日本で唯一の竹トラッカー(電気自動車)
高知から横浜までやって来た
約1000キロをかけて自走
横浜市青葉区の廣田新聞店(市ヶ尾・合=廣田実会長)をゴール地点に、竹トラッカー(三輪電気自動車)にまたがり高知県須崎市安和(山岸竹材店・山岸義浩社長)を8月1日に出発。山岸社長は、廣田実会長に直接感謝の気持ちを伝えるために約1千キロを走破した。出発から11日目(山の日)の午前10時、地域住民約100人からの歓迎を受け廣田新聞店(写真)に無事到着した。
『チャレンジラン横浜 祝 完走 日本唯一の竹トラッカー 虎竹自動車プロジェクト 高知竹虎の里からようこそ横浜青葉へ』の横断幕が張られた中、歓声(お疲れさま)の拍手で迎えられ到着した。
日本で唯一の竹トラッカー(電気自動車)制作費は、昨年8月からインターネットで募るクラウドファンディングで調達。始めてから1年と11日目、山岸社長は竹トラッカーを廣田新聞店でお披露目することができた達成感と、お世話になった感謝の気持ちが入り混じった面持ちで声を詰まらせた場面もあった。特に暗い夜道などでは「最大の支援をしていただいた廣田会長をはじめ、皆さん方への感謝の気持を強く持つことで到着できました」と謝意を述べ、虎竹ランドリーバスケットを贈った。
廣田新聞店(横浜市青葉区)が制作支援
今回のクラウドファンディングを知った廣田会長が購読者にも折込広告で支援を募る
廣田会長は昨年12月と今年5月に現地を訪れ、虎竹の里で制竹作業を2日間体験をしたという。到着を待ち受けていた廣田会長は「今回のクラウドファンディングを知り、ご購読者様に折込広告を入れさせていただき声をかけさせていただきました。制作資金として預かりました皆さま方がたからの善意の気持と合わせて、廣田新聞店でも一部負担をさせていただきました。ありがとうございました。感謝申しあげます」と述べた。
そのうえで「無事に到着したことで安心しました。不規則で心身ともに休まることのない11日間であったと思います。まして単独の連続運転でしたが元気な顔を見てホッとしました。先般、実際に職人以外は立ち入ることのできない竹林に入ることができました。そのときに交わした言葉はお互いに『虎竹の自動車で東京銀座を走りたい』でした。私が左側の助手席で...」とジョークを交え笑いを呼んでいた。
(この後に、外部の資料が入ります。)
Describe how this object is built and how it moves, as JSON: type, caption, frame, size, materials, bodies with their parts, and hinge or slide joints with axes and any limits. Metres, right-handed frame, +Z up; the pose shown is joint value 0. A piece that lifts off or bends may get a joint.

竹トラッカーは、須崎市安和の一部で生育するトラ柄模様のトサトラフダケ(土佐虎斑竹)をボディーに編み込み、竹職人が悪戦苦闘しながら3カ月間かけて完成させた。虎竹細工は時間の経過とともに色合いが濃くなるという。
今回、高知県から横浜市までの間、一部区間の瀬戸内海でフェリーを利用する以外は、制作した山岸社長自身がハンドルを握った。1回の充電時間は約8時間、連続走行約50キロメートル。それゆえの心配事は電源の確保だ。
山岸社長は「人間の温もりと支援で走らせていただきました。箱根越えで暗闇の山道を登っただけで電源が乏しくなり、駐在所で充電させていただきながら小田原にたどり着きました」と道中のエピソードなどを語った。